Through his holding company, The Walters Group, he has developed several golf courses in Southern Nevada, some with favorable deals from local governments. And he has maintained his high community profile through his philanthropic work, primarily with his favorite charity, Opportunity Village.

The 40-page New York indictment alleges that between 2008 and 2014 Walters “regularly received confidential information” about the financial performance of the publicly traded Dean Foods from Davis, his longtime friend and business partner.

They shared mutual interests in sports, golf and gambling, and Walters extended $1 million in loans during that period to Davis that were mostly not repaid, according to the indictment.

Davis provided “material, nonpublic information” to Walters, who used that information to buy and sell securities, the indictment alleges.

“On certain trading days, Walters’ purchases or sales based on inside information amounted to more than 30 percent of the total daily trading volume in Dean Foods stock,” the indictment states.

Walters earned roughly $32 million in profits and avoided some $11 million in losses through trading Dean Foods stock, according to the indictment.

To hide the scheme from authorities, Walters gave Davis a prepaid cellphone to use when disclosing inside information to Walters, the indictment alleges. He instructed Davis to use code words, such as “Dallas Cowboys” for Dean Foods.

Diego Rodriguez, FBI assistant director in charge of the New York field office, said in a statement that insider trading for personal gain causes “untold devastation” in the stock and commodities markets.

“This kind of criminal behavior keeps wealth concentrated among the powerful, prevents everyday investors from turning a profit and undermines public confidence in the integrity of the marketplace,” Rodriguez said.

At a news conference in Manhattan on Thursday morning, U.S. Attorney Preet Bharara told reporters, “It was all good news for Walters because he had information before everyone else.”

Walters sold his 5.3 million shares of Dean Foods stock for $110 million by the end of August 2013, Bharara said.

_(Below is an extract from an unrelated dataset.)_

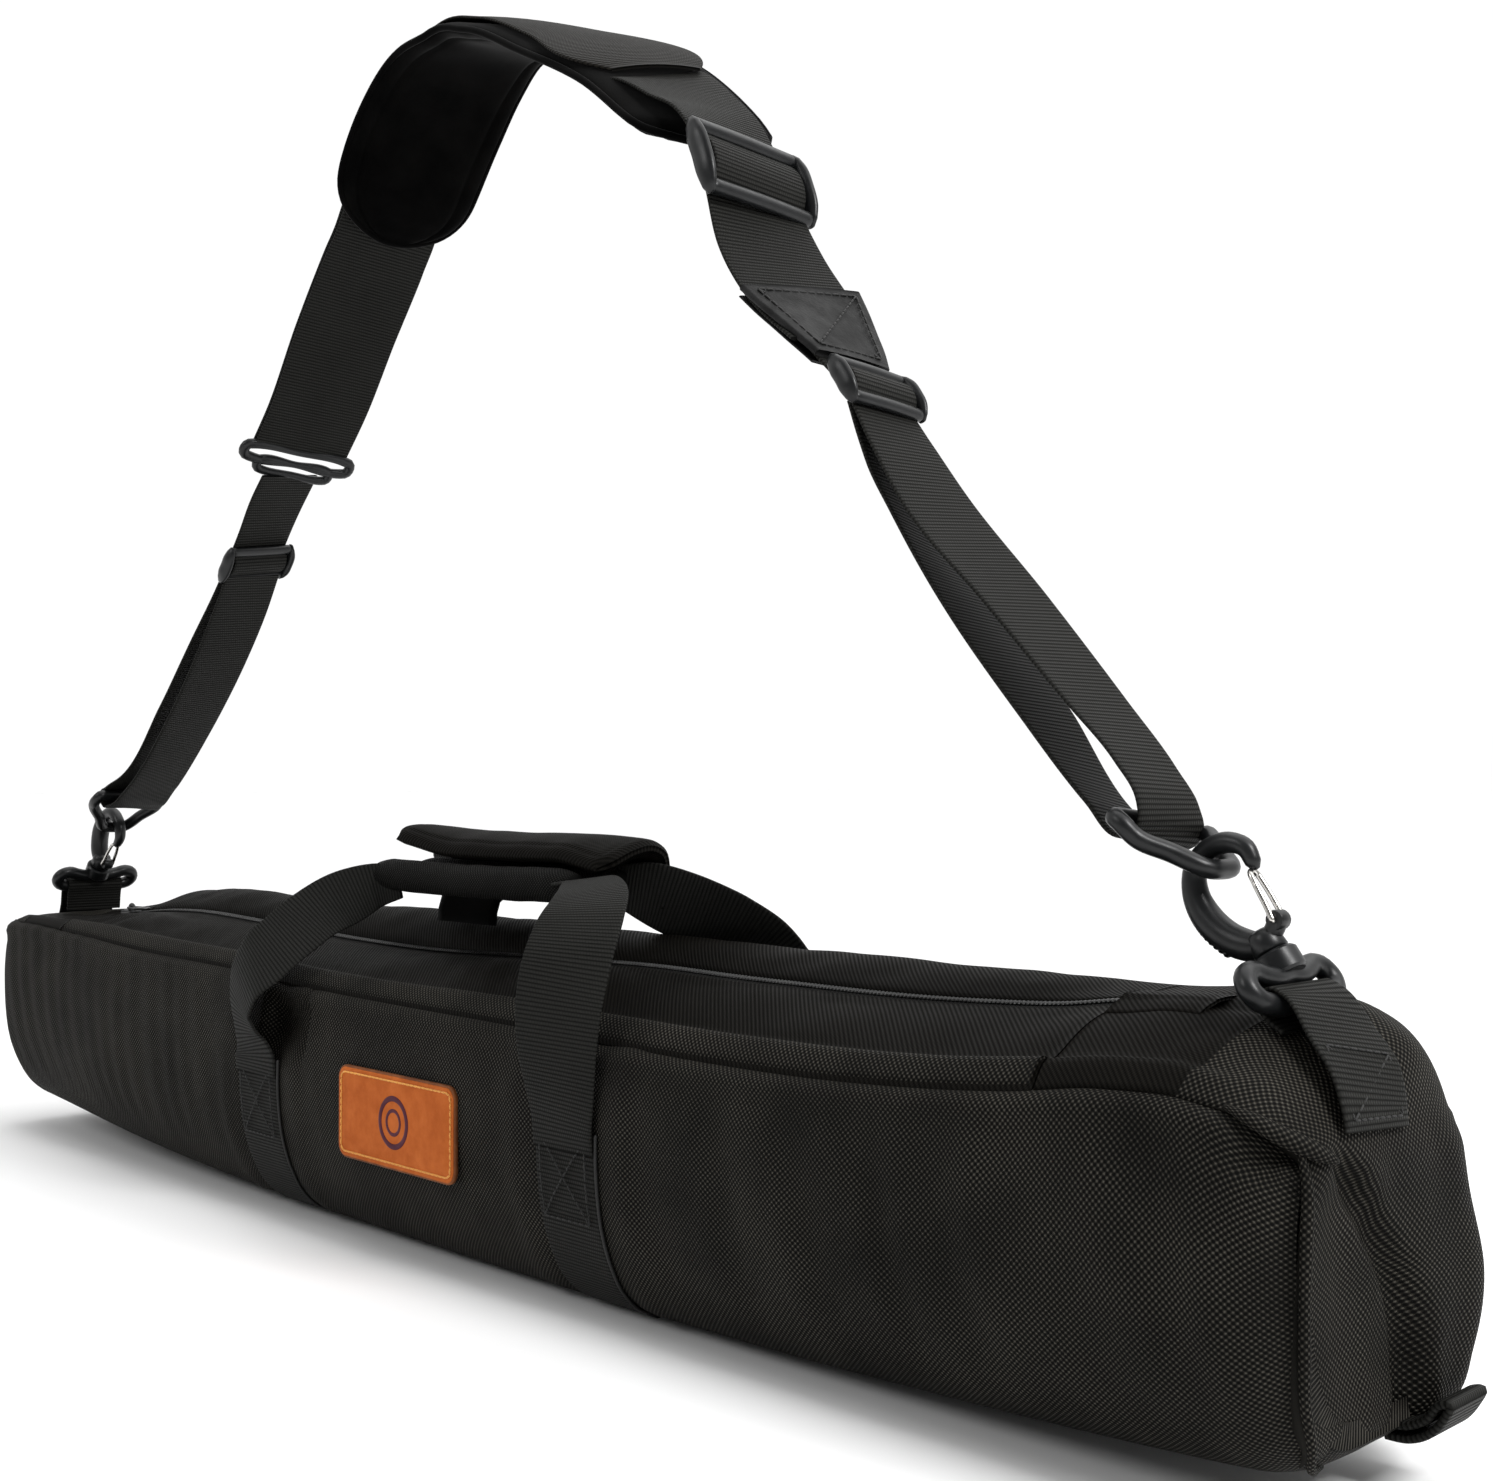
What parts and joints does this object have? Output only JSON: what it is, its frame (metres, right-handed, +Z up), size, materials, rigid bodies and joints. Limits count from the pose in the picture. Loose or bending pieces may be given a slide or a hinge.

The Las Vegas icon also provided inside stock tips on Dean Foods to Mickelson, who turned a $900,000-plus profit, Bharara said.

Mickelson, who has won three Masters golf titles, was not criminally charged, but was named as a relief defendant in a lawsuit by the U.S. Securities and Exchange Commission, which said he also traded in Dean Foods stock.

A relief defendant is not accused of wrongdoing but has received ill-gotten gains as a result of others’ illegal acts.

“Phil has not been charged with insider trading,” his lawyers, Gregory Craig and Pat Swan, said in a statement. “Phil was an innocent bystander to alleged wrongdoing by others that he was unaware of. Phil is innocent of any wrongdoing.”

New York attorney Barry Berke, who represents Walters, said his client has done nothing wrong.

“Bill Walters is a true American success story, whose extraordinary accomplishments as a lawful sports gambler have been widely recognized and lauded,” Berke said in a statement. “Mr. Walters and his counsel look forward to his day in court, where it will be shown that the prosecutors’ accusations are based on erroneous assumptions, speculative theories and false finger-pointing.”

Thomas Melsheimer, Davis’ lawyer, said his client was “pleased to be cooperating with the government in its investigation.”

Led by the FBI and SEC, the investigation became public in 2014.